L’article 41 de la même loi envisage également un appui de la police nationale ou des forces armées pour appuyer les effectifs de l’ICCN. Ces deux articles méritent réflexion afin de leur donner chair dans le contexte du Lac Edouard et des pêcheries. Aujourd’hui l’ICCN demande un dialogue continu à cet égard pour :
- Tenir à jour un registre des résidents et de leurs dépendants directs (femmes et enfants mineurs & Majeurs incapables) ainsi que des visiteurs ;
- Transmettre régulièrement à I’ICCN les données statistiques sur les prises de la pêche ;
- Encadrer la profession des armateurs et des pêcheurs ;
- Organiser les activités connexes et secondaires et veiller à prévenir leurs impacts négatifs ;
- Dénoncer les infractions et les violations à la présente convention et aux lois en vigueur, Notamment la loi relative à la conservation de la nature ;
- Vulgariser la présente convention auprès des communautés locales. D’autres obligations sont partagées entre les deux parties.
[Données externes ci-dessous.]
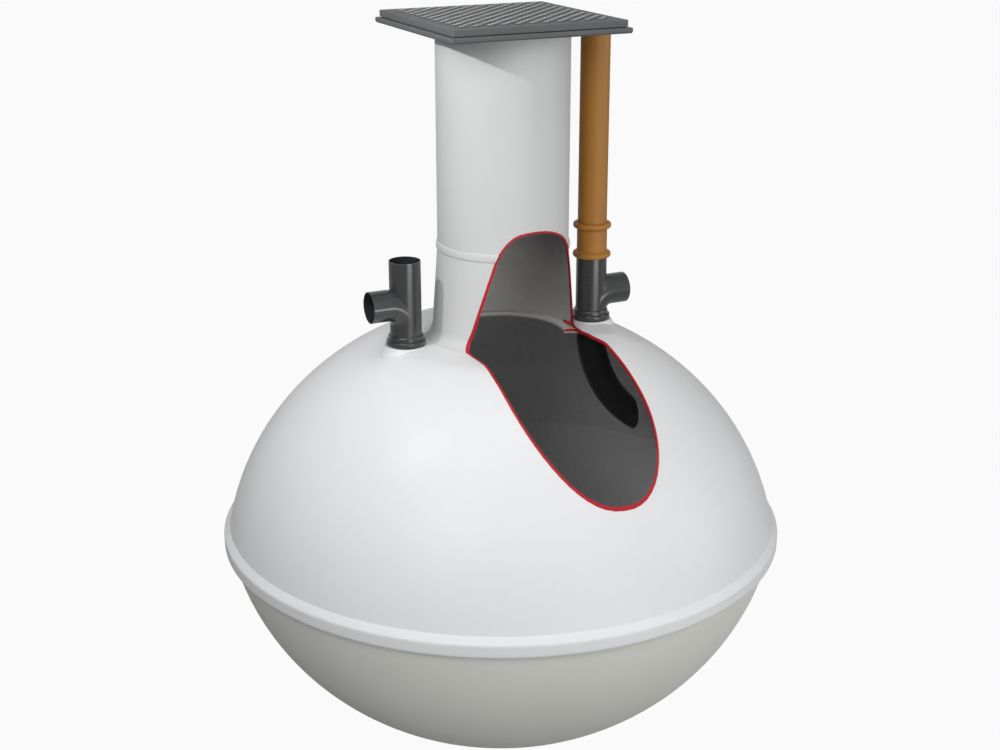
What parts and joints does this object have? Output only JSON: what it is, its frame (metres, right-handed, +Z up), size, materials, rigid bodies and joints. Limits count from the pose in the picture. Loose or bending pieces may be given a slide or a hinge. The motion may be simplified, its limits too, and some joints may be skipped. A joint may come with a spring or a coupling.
{
  "type": "septic tank",
  "caption": "Onion-shaped glass-fibre septic tank with access neck, square cover, two swept tees, a riser pipe and a viewing window cut through dome and neck.",
  "frame": {"origin": "on the tank's vertical axis at ground level, under the centre of the flat foot", "axes": "+Z up along the tank's axis, +X from the inlet towards the outlet, -Y towards the viewing window"},
  "size_m": [2.142, 2.1416, 2.816],
  "materials": {
    "bowl_gelcoat": "satin pale grey gel coat",
    "dome_gelcoat": "satin pale grey gel coat",
    "neck_gelcoat": "satin pale grey gel coat",
    "raw_laminate": "matt grey laminate",
    "cover_grey": "matt mid grey, moulded tread",
    "tee_charcoal": "satin charcoal",
    "dip_black": "satin black",
    "seal_rubber": "matt black rubber",
    "riser_ochre": "satin ochre orange",
    "edging_red": "satin red paint"
  },
  "bodies": {
    "root": {"bowl": "bowl_gelcoat", "base_foot": "bowl_gelcoat", "dome": "dome_gelcoat", "seam_rim": "dome_gelcoat", "inlet_boss": "dome_gelcoat", "outlet_boss": "dome_gelcoat", "neck_skirt": "neck_gelcoat", "neck_bead": "neck_gelcoat", "neck_shaft": "neck_gelcoat", "neck_doubler": "raw_laminate", "cover_frame": "cover_grey", "cover_spigot": "cover_grey", "cover_lid": "cover_grey", "inlet_seal": "seal_rubber", "outlet_seal": "seal_rubber", "inlet_collar": "tee_charcoal", "outlet_collar": "tee_charcoal", "inlet_tee": "tee_charcoal", "outlet_tee": "tee_charcoal", "inlet_dip_bend": "dip_black", "outlet_dip_bend": "dip_black", "riser_coupling": "riser_ochre", "riser_pipe": "riser_ochre", "dome_edging": "edging_red", "neck_edging": "edging_red"}
  },
  "joints": []
}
C’est notamment de :
- Veiller à la préservation de la faune et des habitats naturels autour des pêcheries ;
- Organiser le recensement des résidents dans les pêcheries et I ‘immatriculation des embarcations de pêche
- Mener des évaluations périodiques des stocks halieutiques, y compris au moyen d’études et Recherches spécifiques portant sur la gestion des ressources halieutiques et des pêcheries ;
- Procéder au retrait du numéro d’immatriculation de l’armateur en cas d’infraction à la Loi sur la conservation de la Nature ou de non payement de la redevance de pêche de la COPEVI ;
- Procéder à l’évacuation des irréguliers présents dans les pêcheries ;
- Garantir I ’exécution paisible de la présente convention, y compris par des évaluations et des plans de mise en œuvre périodiques ;
- Encourager la coopération transfrontalière en vue d’assurer la gestion durable des ressources Halieutiques et la sécurité des activités de pêche ;
- Assumer toute autre obligation découlant de la loi.
Il convient enfin de souligner l’article 66 de la convention qui souligne la nécessaire collaboration de l’ICCN, en tant qu’Autorité de l’État et avec les autres services régaliens, et notamment les pouvoirs judiciaires, les FARDC, la PNC, l’ANR et sur demande, toute autre autorité compétente. Cette couche constitue la force navale qui permet de mettre de l’ordre sur le lac et sanctionner les fautifs.